The drill bit finally broke through around 10 p.m. MDT on Thursday. Two hours later, Murray and officials from the Mine Safety and Health Administration said that there was no immediate response after the drill reached the pocket.

Drilling continued on a wider hole, which could accommodate a powerful camera to provide a view inside the pocket, deliver food and water, and hopefully give a more definitive answer about the miners' fate.

Work also continued in the mine itself, where workers were slowly burrowing through the debris to try to reach the site where the miners were when the walls caved in early Monday.

"It's incredibly labor-intensive," said Rob Moore, vice president of Murray Energy.

If the trapped miners are alive, they may be sitting in inky darkness, their headlamps having burned out.
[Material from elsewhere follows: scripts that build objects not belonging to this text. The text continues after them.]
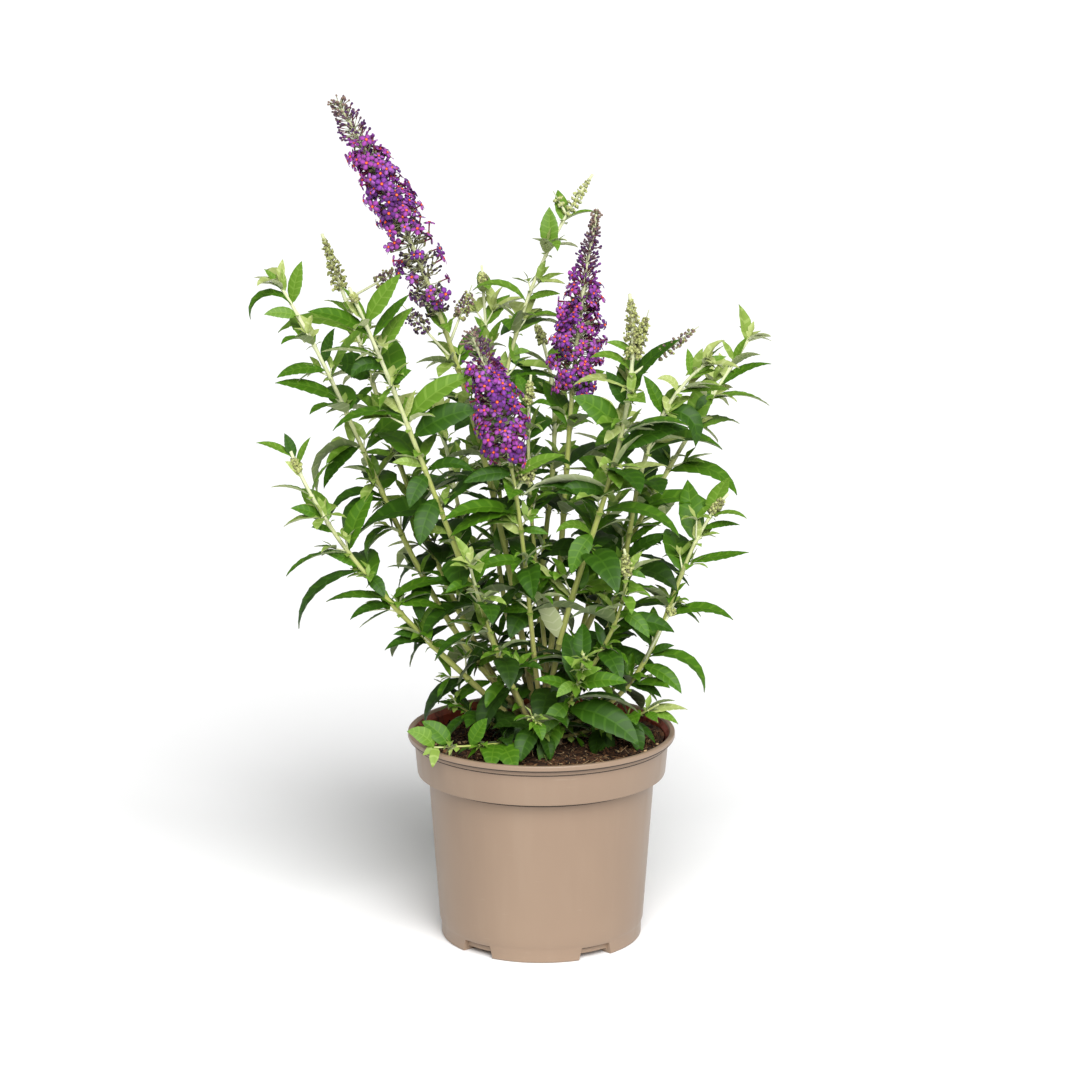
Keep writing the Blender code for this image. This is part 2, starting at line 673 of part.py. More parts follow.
def spike_solids(centre_at, way_at, base, length, radius, in_flower, number):
    """A spike as one lobed body: rings of floret groups, each ring turned half a step from the last."""
    step = FLORET_RING_STEP if in_flower else FLORET_RING_STEP * 1.4
    count = max(4, round(length / step) + 1)
    lobes = FLORETS_PER_RING if in_flower else 3
    dice = np.random.default_rng((number, 77))
    points = []
    for ring, share in enumerate(np.linspace(0, 1, count)):
        mark = base + length * share
        way = way_at(mark)
        back = unit(np.array([0, 1.0, 0]) - way[1] * way)
        right = np.cross(back, way)
        for side in range(2 * lobes):
            angle = math.pi * side / lobes
            full = (side + ring) % 2 == 0
            reach = max(radius * spike_outline(share), 0.9 * MM)
            reach *= dice.uniform(0.92, 1.06) if full else FLORET_INSET
            points.append(centre_at(mark) + reach * (right * math.cos(angle) + back * math.sin(angle)))
    return [(points, ring_faces(2 * lobes, count))]


def side_spike_solids(course, spec, number):
    """A side twig of the cane that ends in a small spike."""
    mark = course.length - spec.below_tip * MM
    bearing = math.radians(spec.bearing)
    climb = math.radians(spec.climb)
    way = np.array([math.cos(climb) * math.cos(bearing), math.cos(climb) * math.sin(bearing), math.sin(climb)])
    root = course.point(mark)
    twig = spec.twig * MM
    twig_tube = tube([root, root + way * (twig + 2 * MM)], [way, way], [1.1 * MM, 0.8 * MM], 3)
    spike = spike_solids(lambda d: root + way * d, lambda d: way, twig, spec.spike * MM,
                         spec.radius * MM, False, number)
    return [twig_tube] + spike


def stem_solids(course, number):
    """The upper stem of a mass with its spikes: what the mass keeps even where it is crowded."""
    cane = course.cane
    start = cane.bare * MM + (GAP if cane.bare else 0)
    end = course.length - cane.spike * MM * 0.5
    solids = [cane_tube(course, start, end, STEM_SIDES, STEM_STEP)]
    if cane.spike:
        base = course.length - cane.spike * MM
        solids.extend(spike_solids(course.point, course.way, base, cane.spike * MM,
                                   cane.spike_radius * MM, cane.in_flower, number))
    for spec in cane.side_spikes:
        solids.extend(side_spike_solids(course, spec, number))
    return solids


# --- joining -------------------------------------------------------------------------------------


def joined_mesh(solids):
    """Points and faces of several solids laid end to end in one list."""
    points = []
    faces = []
    for some_points, some_faces in solids:
        offset = len(points)
        points.extend(tuple(p) for p in some_points)
        faces.extend(tuple(i + offset for i in face) for face in some_faces)
    return points, faces


def tree_of(solids):
    """A search tree over the faces of many solids."""
    return BVHTree.FromPolygons(*joined_mesh(solids))


def solid_of(made):
    """Points and faces of an object that is already built."""
    mesh = made.data
    return [tuple(v.co) for v in mesh.vertices], [tuple(p.vertices) for p in mesh.polygons]


def fuse(name, solids, surface):
    """Join solids into one closed body, without loose scraps or sealed hollows."""
    group = bpy.data.collections.new(name + "_pieces")
    bpy.context.scene.collection.children.link(group)
    base = new_object(name, *solids[0], surface)
    for number, solid in enumerate(solids[1:]):
        piece = new_object(f"{name}_{number}", *solid, surface)
        bpy.context.scene.collection.objects.unlink(piece)
        group.objects.link(piece)
    boolean(base, group=group, solver="MANIFOLD")
    for piece in list(group.objects):
        bpy.data.objects.remove(piece, do_unlink=True)
    bpy.data.collections.remove(group)
    keep_largest_shell(base.data)
    return base


def keep_largest_shell(mesh):
    """Remove every closed shell of a mesh but the one with the greatest volume."""
    work = bmesh.new()
    work.from_mesh(mesh)
    bmesh.ops.triangulate(work, faces=work.faces)
    left = set(work.faces)
    shells = []
    while left:
        seed = left.pop()
        shell = {seed}
        border = [seed]
        while border:
            face = border.pop()
            for edge in face.edges:
                for other in edge.link_faces:
                    if other in left:
                        left.remove(other)
                        shell.add(other)
                        border.append(other)
        shells.append(shell)
    shells.sort(key=shell_volume)
    for shell in shells[:-1]:
        bmesh.ops.delete(work, geom=list(shell), context="FACES")
    loose = [v for v in work.verts if not v.link_faces]
    bmesh.ops.delete(work, geom=loose, context="VERTS")
    work.to_mesh(mesh)
    work.free()


def shell_volume(shell):
    """Signed volume inside a closed set of triangles."""
    total = 0.0
    for face in shell:
        a, b, c = (v.co for v in face.verts)
        total += a.dot(b.cross(c)) / 6
    return total


def main():
    """Build the pot, the soil, the stump, the canes and then the masses of foliage on them."""
    clear_scene()
    plastic = material("pot_plastic", POT_COLOUR, 0.42)
    peat = material("peat", SOIL_COLOUR, 0.95)
    bark = material("bark", BARK_COLOUR, 0.85)
    cane_skin = material("cane", CANE_COLOUR, 0.7)
    foliage = material("foliage", LEAF_COLOUR, 0.55)

    placed = [solid_of(build_pot(plastic)), solid_of(build_soil(peat)), solid_of(build_stump(bark))]
    courses = [Course(cane) for cane in CANES]
    for course in courses:
        cane = course.cane
        if cane.bare:
            bough = cane_tube(course, 0, cane.bare * MM, BOUGH_SIDES, BOUGH_STEP)
            placed.append(solid_of(new_object(cane.name + "_cane", *bough, cane_skin, smooth=True)))

    stems = [stem_solids(course, number) for number, course in enumerate(courses)]
    leaves = [[] for _ in courses]
    for number, course in enumerate(courses):
        others = list(placed)
        for other in range(len(courses)):
            if other != number:
                others.extend(stems[other] + leaves[other])
        leaves[number] = leaves_of(course, tree_of(others), number)
        fuse(course.cane.name + "_foliage", stems[number] + leaves[number], foliage)


main()
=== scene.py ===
"""The looks of a butterfly bush in a plastic pot.

Metres, +Z up, in the part's own frame: the origin is the centre of the pot's flat underside, +X is to
the right and -Y is the front. Every leaf, floret and fibre is worked out as whole arrays: a shape is a
grid of two parameters or a profile carried along a path, laid out many times over at once.
"""

import logging
import math
from dataclasses import dataclass, field, fields, replace
from enum import Enum
from typing import Callable, Sequence

import bpy
import numpy as np
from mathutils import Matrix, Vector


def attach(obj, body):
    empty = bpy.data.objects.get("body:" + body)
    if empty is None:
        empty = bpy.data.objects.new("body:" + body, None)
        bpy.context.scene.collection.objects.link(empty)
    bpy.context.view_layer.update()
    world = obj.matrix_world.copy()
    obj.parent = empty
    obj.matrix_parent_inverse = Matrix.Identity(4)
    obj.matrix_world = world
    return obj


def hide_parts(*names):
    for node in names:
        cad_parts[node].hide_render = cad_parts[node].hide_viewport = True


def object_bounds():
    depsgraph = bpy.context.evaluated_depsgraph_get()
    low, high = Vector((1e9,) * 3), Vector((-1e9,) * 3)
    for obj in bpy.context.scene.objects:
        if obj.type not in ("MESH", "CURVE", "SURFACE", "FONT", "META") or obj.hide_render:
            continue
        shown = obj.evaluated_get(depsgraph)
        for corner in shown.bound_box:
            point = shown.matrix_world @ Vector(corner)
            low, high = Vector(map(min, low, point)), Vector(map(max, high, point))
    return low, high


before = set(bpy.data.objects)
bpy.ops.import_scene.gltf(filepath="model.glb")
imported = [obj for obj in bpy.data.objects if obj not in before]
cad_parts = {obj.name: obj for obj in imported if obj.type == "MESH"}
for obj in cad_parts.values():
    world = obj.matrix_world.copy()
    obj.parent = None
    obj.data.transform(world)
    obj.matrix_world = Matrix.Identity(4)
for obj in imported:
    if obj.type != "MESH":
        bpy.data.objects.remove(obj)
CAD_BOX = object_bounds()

Array, Dice = np.ndarray, np.random.Generator
Material, Socket = bpy.types.Material, bpy.types.NodeSocket
MM = 0.001
BOX_MARGIN = 0.4 * MM
LOG = logging.getLogger("butterfly_bush")


# --- numbers ---


def unit(vectors: Array) -> Array:
    """Vectors at length one, along the last axis."""
    return vectors / np.maximum(np.linalg.norm(vectors, axis=-1, keepdims=True), 1e-12)


def linear(red: float, green: float, blue: float) -> tuple[float, ...]:
    """A colour given as seen on a screen, 0 to 255, as the linear values that a shader takes.

    Args:
        red, green, blue: the three parts, each from 0 to 255.

    Returns:
        The three parts, each from 0 to 1, and an alpha of 1.
    """
    seen = np.array([red, green, blue]) / 255
    low, high = seen / 12.92, ((seen + 0.055) / 1.055) ** 2.4
    return (*(float(part) for part in np.where(seen <= 0.04045, low, high)), 1.0)


def polar(heading: Array, climb: Array) -> Array:
    """Unit directions from a heading about Z and a climb above the level, both in radians."""
    flat = np.cos(climb)
    return np.stack([flat * np.cos(heading), flat * np.sin(heading), np.sin(climb)], axis=-1)


def climb_of(way: Array) -> float:
    """How far a unit direction climbs above the level, in radians."""
    return math.asin(max(-1.0, min(1.0, way[2])))


def around(count: int) -> Array:
    """So many angles evenly round a circle, in radians."""
    return np.arange(count) * 2 * math.pi / count


def grid(rows: int, columns: int) -> Sequence[Array]:
    """The row and the column of each cell of a grid."""
    return np.meshgrid(np.arange(rows), np.arange(columns), indexing="ij")


def fan(first: Array, second: Array, tip: int) -> Array:
    """Triangles from pairs of points to one tip, as faces that repeat their third corner."""
    ends = np.full(len(first), tip)
    return np.stack([first, second, ends, ends], axis=-1)


def frames(ways: Array, spins: Array) -> Array:
    """Right-handed axes whose third is each way, turned about it by a spin.

    Args:
        ways: unit directions, (n, 3).
        spins: angles in radians, (n,).

    Returns:
        (n, 3, 3), with the three axes as rows.
    """
    upright = np.abs(ways[:, 2:3]) > 0.9
    helper = np.where(upright, np.array([[1.0, 0, 0]]), np.array([[0, 0, 1.0]]))
    first = unit(np.cross(helper, ways))
    second = np.cross(ways, first)
    turn, across = np.cos(spins)[:, None], np.sin(spins)[:, None]
    return np.stack([first * turn + second * across, second * turn - first * across, ways], axis=1)


def ripple(points: Array, size: float, seed: int) -> Array:
    """Smooth noise from about -1 to 1: a sum of sine waves in seeded directions.

    Args:
        points: where it is read, (..., 3).
        size: the length of its bumps in metres.
        seed: which noise it is.

    Returns:
        One value for each point.
    """
    dice, waves = np.random.default_rng(seed), 9
    ways = unit(dice.normal(size=(waves, 3))) * dice.uniform(0.6, 1.5, (waves, 1)) * (2 * math.pi / size)
    shifts = dice.uniform(0, 2 * math.pi, waves)
    return np.sin(points @ ways.T + shifts).sum(axis=-1) / math.sqrt(waves) / 1.3


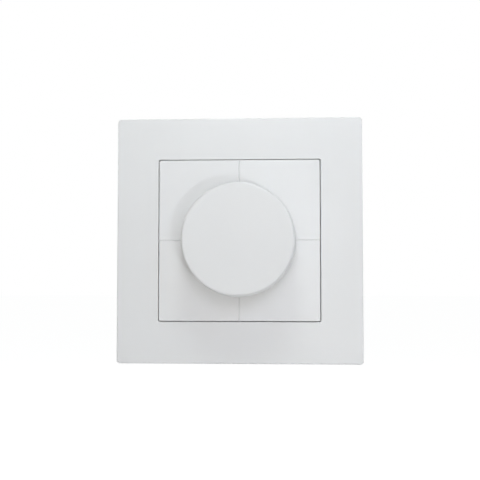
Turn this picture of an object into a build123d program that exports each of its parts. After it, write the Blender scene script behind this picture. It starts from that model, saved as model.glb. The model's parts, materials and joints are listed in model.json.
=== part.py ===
from build123d import *
import os
from math import cos, pi, radians, sin, tan

# Rotary push dimmer for a 60 mm flush wall box, all sizes in millimetres.
# Every piece is drawn face up on a bench: x to the right, y up the wall, z out of the wall
# towards the room, with z = 0 at the wall surface and the knob's axis on the origin.
# The last step turns the set so that the front faces -Y and +Z is up.

# Cover frame
FRAME_SIZE = 84.0
FRAME_DEPTH = 9.0
FRAME_FACE = 2.2
FRAME_WALL = 2.0
FRAME_DRAFT = 1.5
FRAME_CORNER_RADIUS = 1.2
FRAME_EDGE_RADIUS = 0.45
FRAME_RIB_PLACE = 20.0
SKIRT_WALL = 1.6
LEDGE_REACH = 2.0
LEDGE_THICKNESS = 1.6
RIB_THICKNESS = 1.2
RIB_FOOT_GAP = 0.6
CORNER_RIB_DROP = 2.4
PRY_NOTCH_WIDTH = 8.0
PRY_NOTCH_HEIGHT = 1.2

# Centre plate
PLATE_SIZE = 55.0
PLATE_GAP = 0.25
PLATE_PROUD = 0.3
PLATE_THICKNESS = 2.0
PLATE_SKIRT = 1.5
PLATE_RIB_GAP = 1.2
PLATE_CORNER_RADIUS = 0.6
PLATE_EDGE_RADIUS = 0.3
GROOVE_WIDTH = 0.36
GROOVE_DEPTH = 0.28
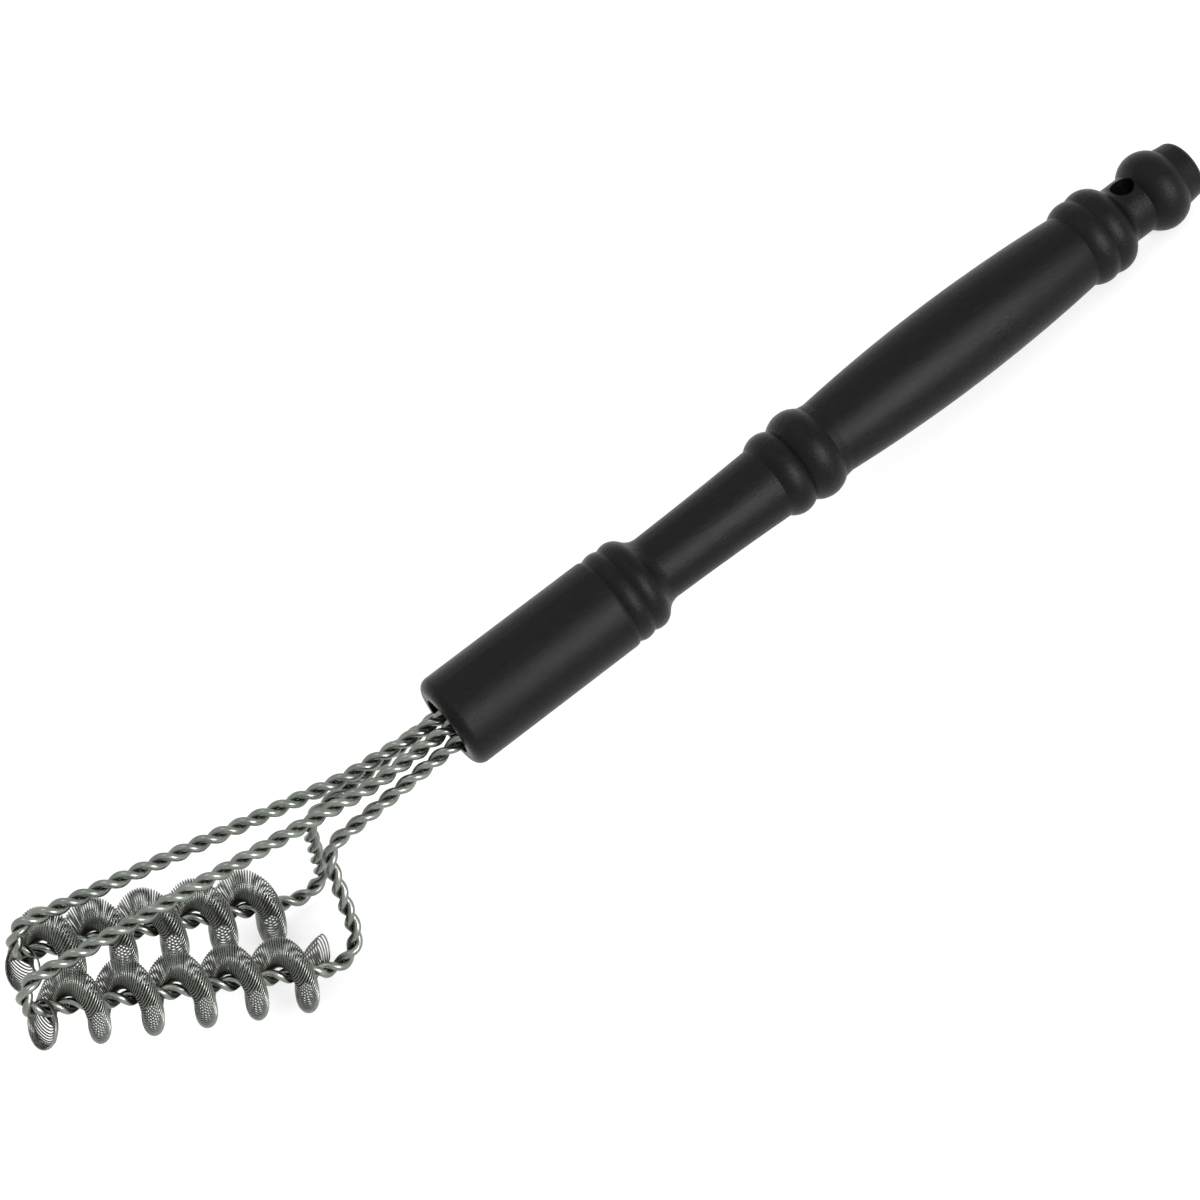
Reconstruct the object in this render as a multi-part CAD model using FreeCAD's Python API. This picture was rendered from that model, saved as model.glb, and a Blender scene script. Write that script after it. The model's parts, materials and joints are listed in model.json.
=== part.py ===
"""Grill cleaning brush: turned handle, two twisted-wire loops, two wound scrubbing springs.

Everything is laid out in a handle frame (X runs from the handle's front face to its
butt, Y to the back row, Z up), then tipped by rest_tilt so that the brush lies on its
springs and its butt ball, and moved so that the origin is the centre of the underside.
"""
import FreeCAD, Part
import os
import math

V = FreeCAD.Vector
os.makedirs("parts", exist_ok=True)

# ------------------------------------------------------------------ handle, millimetres
handle_len = 305.0
ferrule_r = 16.0
ferrule_end_x = 62.3
front_round = 3.7
ferrule_shoulder_x = 63.65
ferrule_shoulder_r = 15.8
ferrule_groove_x = 64.6
ferrule_groove_r = 15.3
ring_a_x = 67.6
ring_a_r = 16.1
ring_gap_x = 70.5
ring_gap_r = 15.3
ring_b_x = 73.5
ring_b_r = 16.0
ring_b_end_x = 77.6
ring_b_end_r = 13.9
cove_mid_x = 79.6
cove_mid_r = 12.15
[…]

Wearing thin work clothes in the 58-degree cold, they could be chilled to the bone if water is seeping into their chamber 150 stories below ground.

Murray said they are doing "everything humanly possible" to rescue them.

Murray has repeatedly insisted that an earthquake triggered the cave-in, but evidence to the contrary is mounting.

A team of geologists from the University of California at Berkeley said the seismological data from the mine collapse does not match what they would expect to see in a natural earthquake.

"What we found is that this seismic event was is in fact very different from what we typically see in earthquakes and it seems to suggest that there was a closure of an underground cavity," said Doug Dreger, the chief author of the study from Berkeley Seismological Laboratory.

In other words, the seismic data was the result of the mine itself collapsing, not a triggering earthquake. No one from Murray Energy Corp., which owns the mine, was immediately available to comment on the study.

The cause of the collapse could be important in determining who is responsible and whether safety measures were adequate.

In a briefing with reporters, Murray would only talk about the ongoing rescue efforts.

Murray held two golf-ball-sized chunks of shiny black coal. He said tons of such coal sits between rescuers and miners.

"We'll go through this very fast to get to the men because it's loose and it's fine and it's small like this," he said.

He said he has been worried about ventilation in the mine, but now that he has seen the area of the collapse.

"I can tell you that I'm more optimistic than I ever was, that there's ventilation back there to keep those men alive," Murray said.

He said crews still were removing the rubble blocking the mine, but that it could still take a week or more. Two drills have made significant progress boring through the hundreds of feet of rock and sandstone. Murray thinks a 2 1/2-inch hole and another measuring 8 1/2inches will be completed within a day or two.

Until then, residents of this mining town have scheduled daily gatherings of mutual support.

About 200 people gathered at the rodeo grounds in Huntington, near the mine, for a candlelight vigil Wednesday night. They sat on rickety wooden benches under a white banner with the word "hope" in large letters.

Melody Sinclair's husband is a miner - not one of those trapped — but the mine collapse has clearly affected her.

"Every day that your husband goes to work anywhere — any tragedy or accident can happen anywhere. But when they go underground, there's no communication. That's what makes it really hard," she said.